Jumat, 05 Desember 2025

Penantian Suroso

                                                                                         

           Bosan. Itu keadaan saya alami suatu ketika. Selama ini saya menulis cerpen-cerpen kontemporer. Ide-ide timbul dari pengalaman sendiri, atau mendengar cerita-cerita orang lain. Bosan menggerakkan pikiran saya untuk mencari sesuatu lain, keluar dari lingkaran yang selama ini melingkari, melihat dunia baru, dan berharap memperluas model karya.

            Seperti biasa, membaca adalah kebutuhan sehari-hari saya, dan hari Minggu saatnya membaca koran cetak. Saya membaca karya atau cerpen berbeda. Kali ini berlatar belakang sejarah. Saya mendapat wawasan baru, menjadi bersemangat, dan menantang pada diri saya, mengapa saya tidak menulis cerpen berlatar belakang sejarah. Sesuatu yang belum pernah saya kerjakan.

            Untuk mempermudah dan mendedikasikan cinta tanah kelahiran, saya akan menulis cerpen berlatar belakang sejarah Kota Semarang.

            Saya pergi ke Perpusda (Perpustakaan Daerah) Jawa Tengah. Saya naik ke lantai dua, tempat biasa saya meminjam buku. Saya bertanya kepada petugas, di mana saya bisa menemukan buku-buku tentang sejarah Kota Semarang. Petugas meminta saya turun. Di lantai satu, bagian referensi, di sana saya akan menemukan buku tentang sejarah Kota Semarang. Di bagian referensi, saya bertanya kepada petugas di mana saya bisa menemukan buku-buku sejarah Kota Semarang. Petugas menunjuki rak paling depan. Saya menemukan buku yang saya cari.
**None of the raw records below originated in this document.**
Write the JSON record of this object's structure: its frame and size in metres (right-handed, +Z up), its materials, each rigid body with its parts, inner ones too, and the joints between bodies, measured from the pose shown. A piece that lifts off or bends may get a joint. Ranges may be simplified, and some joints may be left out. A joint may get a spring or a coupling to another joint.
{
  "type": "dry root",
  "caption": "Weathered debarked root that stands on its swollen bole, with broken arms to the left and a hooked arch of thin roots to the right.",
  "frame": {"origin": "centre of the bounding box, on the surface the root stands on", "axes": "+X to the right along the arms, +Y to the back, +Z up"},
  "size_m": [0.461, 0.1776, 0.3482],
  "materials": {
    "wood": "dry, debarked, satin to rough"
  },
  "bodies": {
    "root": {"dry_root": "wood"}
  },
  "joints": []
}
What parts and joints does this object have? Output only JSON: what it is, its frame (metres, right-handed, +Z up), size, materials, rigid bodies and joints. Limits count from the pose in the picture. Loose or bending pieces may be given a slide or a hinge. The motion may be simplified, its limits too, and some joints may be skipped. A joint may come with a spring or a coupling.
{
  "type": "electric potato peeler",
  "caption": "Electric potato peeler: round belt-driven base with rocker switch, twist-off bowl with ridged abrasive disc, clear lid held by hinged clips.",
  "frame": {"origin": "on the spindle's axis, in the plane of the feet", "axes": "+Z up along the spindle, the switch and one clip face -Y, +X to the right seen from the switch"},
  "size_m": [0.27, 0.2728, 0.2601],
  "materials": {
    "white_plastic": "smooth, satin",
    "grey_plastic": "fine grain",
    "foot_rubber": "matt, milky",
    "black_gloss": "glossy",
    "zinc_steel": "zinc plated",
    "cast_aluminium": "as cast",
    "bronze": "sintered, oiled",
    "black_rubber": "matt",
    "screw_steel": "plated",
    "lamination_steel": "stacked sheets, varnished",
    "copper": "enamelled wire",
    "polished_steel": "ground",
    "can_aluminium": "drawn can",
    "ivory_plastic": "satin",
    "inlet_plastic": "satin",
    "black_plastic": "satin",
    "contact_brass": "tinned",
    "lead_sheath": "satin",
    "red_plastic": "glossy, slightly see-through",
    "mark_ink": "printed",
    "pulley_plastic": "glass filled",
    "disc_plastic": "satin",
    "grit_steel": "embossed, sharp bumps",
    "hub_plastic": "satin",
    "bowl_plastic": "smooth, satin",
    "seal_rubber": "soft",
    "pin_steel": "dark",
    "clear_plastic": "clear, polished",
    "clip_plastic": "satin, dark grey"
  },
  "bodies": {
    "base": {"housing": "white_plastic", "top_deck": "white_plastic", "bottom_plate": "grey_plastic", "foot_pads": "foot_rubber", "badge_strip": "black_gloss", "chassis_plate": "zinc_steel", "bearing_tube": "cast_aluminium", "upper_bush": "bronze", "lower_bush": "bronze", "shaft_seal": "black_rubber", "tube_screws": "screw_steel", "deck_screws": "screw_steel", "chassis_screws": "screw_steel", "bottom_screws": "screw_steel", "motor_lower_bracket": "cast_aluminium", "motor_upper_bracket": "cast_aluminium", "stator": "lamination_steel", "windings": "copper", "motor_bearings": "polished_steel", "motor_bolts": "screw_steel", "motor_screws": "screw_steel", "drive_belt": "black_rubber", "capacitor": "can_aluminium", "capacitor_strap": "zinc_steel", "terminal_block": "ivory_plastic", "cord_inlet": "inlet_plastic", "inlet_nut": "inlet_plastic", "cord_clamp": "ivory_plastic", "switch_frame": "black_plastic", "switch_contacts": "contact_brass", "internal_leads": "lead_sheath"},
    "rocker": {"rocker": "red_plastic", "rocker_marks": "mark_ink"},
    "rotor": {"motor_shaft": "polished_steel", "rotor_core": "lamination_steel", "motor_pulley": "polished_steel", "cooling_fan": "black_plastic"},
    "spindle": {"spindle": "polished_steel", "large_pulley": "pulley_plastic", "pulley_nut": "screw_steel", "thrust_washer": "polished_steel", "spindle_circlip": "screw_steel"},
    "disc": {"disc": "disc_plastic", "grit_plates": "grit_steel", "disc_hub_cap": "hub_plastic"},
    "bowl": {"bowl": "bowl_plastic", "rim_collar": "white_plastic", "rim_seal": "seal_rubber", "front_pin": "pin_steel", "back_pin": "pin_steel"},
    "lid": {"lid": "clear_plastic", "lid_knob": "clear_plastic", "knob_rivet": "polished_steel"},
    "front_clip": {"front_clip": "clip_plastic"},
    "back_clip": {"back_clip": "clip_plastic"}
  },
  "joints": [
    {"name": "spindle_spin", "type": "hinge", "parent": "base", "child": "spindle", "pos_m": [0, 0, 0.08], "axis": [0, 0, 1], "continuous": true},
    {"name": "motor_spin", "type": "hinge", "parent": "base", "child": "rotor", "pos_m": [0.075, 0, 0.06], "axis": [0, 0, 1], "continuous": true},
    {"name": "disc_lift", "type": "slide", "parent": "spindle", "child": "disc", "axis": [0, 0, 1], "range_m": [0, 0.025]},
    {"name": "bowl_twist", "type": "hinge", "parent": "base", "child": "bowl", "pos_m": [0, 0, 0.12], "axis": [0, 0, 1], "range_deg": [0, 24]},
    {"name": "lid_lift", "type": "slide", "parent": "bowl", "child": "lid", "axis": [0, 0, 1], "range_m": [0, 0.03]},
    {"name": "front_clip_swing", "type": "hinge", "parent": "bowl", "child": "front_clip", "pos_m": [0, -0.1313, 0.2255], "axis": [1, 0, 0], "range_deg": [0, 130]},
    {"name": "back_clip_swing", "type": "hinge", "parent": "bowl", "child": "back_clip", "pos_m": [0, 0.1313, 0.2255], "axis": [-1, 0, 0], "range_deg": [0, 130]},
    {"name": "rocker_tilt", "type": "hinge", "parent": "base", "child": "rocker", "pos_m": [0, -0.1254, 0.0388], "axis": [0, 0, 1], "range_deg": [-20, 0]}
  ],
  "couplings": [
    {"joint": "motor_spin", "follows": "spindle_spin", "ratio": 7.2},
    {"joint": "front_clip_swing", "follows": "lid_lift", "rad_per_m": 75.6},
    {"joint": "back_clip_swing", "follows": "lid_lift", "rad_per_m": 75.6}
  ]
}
Ternyata buku-buku di bagian referensi tidak boleh dibawa pulang. Saya diminta memfotokopi bagian-bagian penting. Nahas, petugas fotokopi Perpusda absen, kabarnya karena sakit. Salah satu petugas perpustakaan baik hati. Ia memberikan kunci motornya dan menyuruh petugas parkir mengantar saya di jasa fotokopi terdekat. Meski tidak dekat, karena kami harus pergi ke wilayah Undip, di sana banyak jasa fotokopi. Jalan Sriwijaya, tempat Perpusda berdiri, adalah kawasan perkantoran dan toko-toko.

                                                                          

      Cerpen ini menceritakan tentang seorang anak yang menginginkan kebebasan. Sehingga ia bersekolah dengan tenang. Ia bersekolah di Jalan Bojong, sekarang Jalan Pemuda, hingga kini sekolah itu masih ada: SMA Negeri 3.
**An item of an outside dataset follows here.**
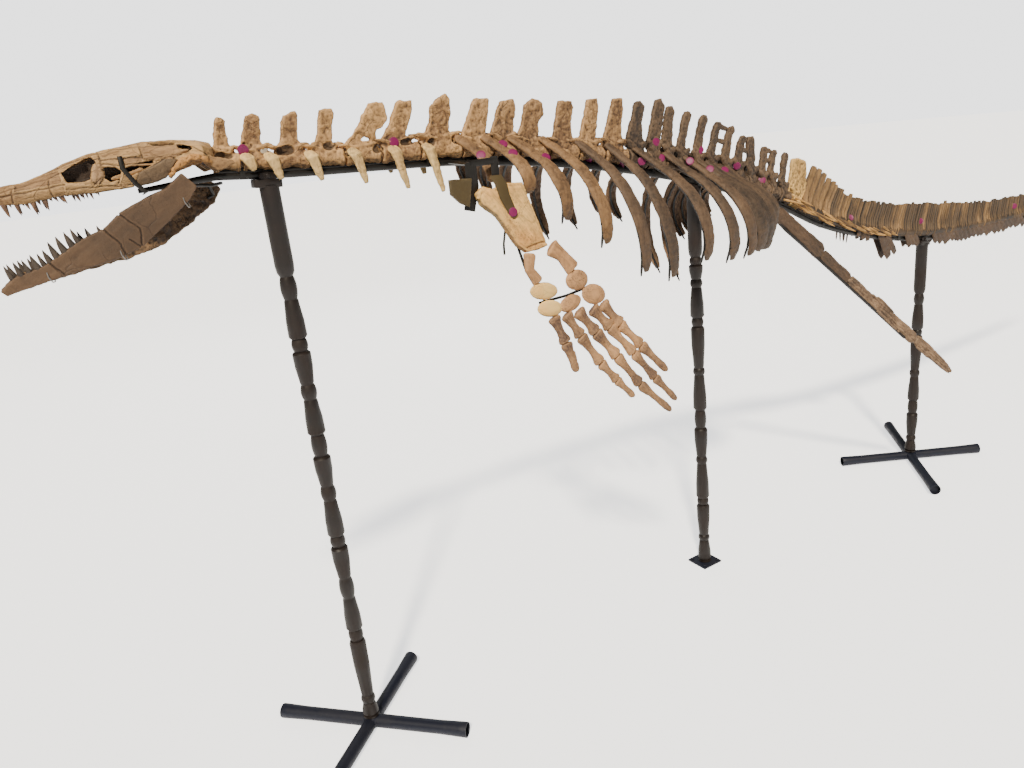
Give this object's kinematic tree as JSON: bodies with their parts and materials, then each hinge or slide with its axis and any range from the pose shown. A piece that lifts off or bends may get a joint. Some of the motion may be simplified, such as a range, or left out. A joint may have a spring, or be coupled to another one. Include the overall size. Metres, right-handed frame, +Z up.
{
  "type": "mounted mosasaur skeleton",
  "caption": "Life-size mounted skeleton of a slender marine reptile, jaws open and paddle hanging, carried by an iron bar on turned posts with crossed tube feet.",
  "frame": {"origin": "centre of the middle post's foot, on the floor", "axes": "+X from the head to the tail, -Y the animal's left side, +Z up"},
  "size_m": [4.742, 0.56, 1.6108],
  "materials": {
    "pale_bone": "matt, pale ochre, of grained bone",
    "bone": "matt, grey-brown, of weathered bone",
    "jaw_bone": "matt to satin, brown",
    "iron": "satin, dark brown-black",
    "base_iron": "satin, blue-black"
  },
  "bodies": {
    "root": {"back_vertebrae": "bone", "left_ankle_bone": "bone", "left_finger_1": "pale_bone", "left_finger_2": "pale_bone", "left_finger_3": "pale_bone", "left_finger_4": "pale_bone", "left_finger_5": "pale_bone", "left_foot_bone": "bone", "left_humerus": "pale_bone", "left_radius": "pale_bone", "left_shin_bone": "bone", "left_shoulder_blade": "bone", "left_thigh_bone": "bone", "left_toe_bone": "bone", "left_ulna": "pale_bone", "left_wrist_bone_1": "pale_bone", "left_wrist_bone_2": "pale_bone", "left_wrist_bone_3": "pale_bone", "left_wrist_bone_4": "pale_bone", "left_wrist_bone_5": "pale_bone", "lower_jaw_left": "jaw_bone", "lower_jaw_right": "jaw_bone", "neck_vertebrae": "pale_bone", "ribs_left": "bone", "ribs_right": "bone", "skull": "pale_bone", "stand_base_front": "base_iron", "stand_base_rear": "base_iron", "stand_foot_middle": "iron", "stand_hind_limb_iron": "iron", "stand_jaw_iron": "iron", "stand_post_front": "iron", "stand_post_middle": "iron", "stand_post_rear": "iron", "stand_rib_irons_left": "iron", "stand_rib_irons_right": "iron", "stand_shoulder_iron": "iron", "stand_skull_strap": "iron", "stand_spine_bar_1": "iron", "stand_spine_bar_2": "iron", "stand_spine_bar_3": "iron", "stand_spine_bar_4": "iron", "tail_end": "bone", "tail_front": "bone", "tail_middle": "bone", "tail_root": "bone"}
  },
  "joints": []
}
Waktu itu penjajah Jepang masih bercokol di Indonesia, jelang Indonesia merdeka. Para Guinseikan (petinggi Jepang) sering mengitari Jalan Bojong, tempat kantor berita Domei berada, untuk memantau berita-berita penting dari jakarta.

            Alhamdulillah cerita itu berjodoh, di buku Antologi Cerpen Suara Perempuan yang diadakan oleh Arsip dan Perpustakaan Kota Semarang, setelah melalui penyesuaian, sesuai tema.

            Selamat membaca bagi teman-teman yang mendapatkan bukunya, semoga bermanfaat dan menghibur.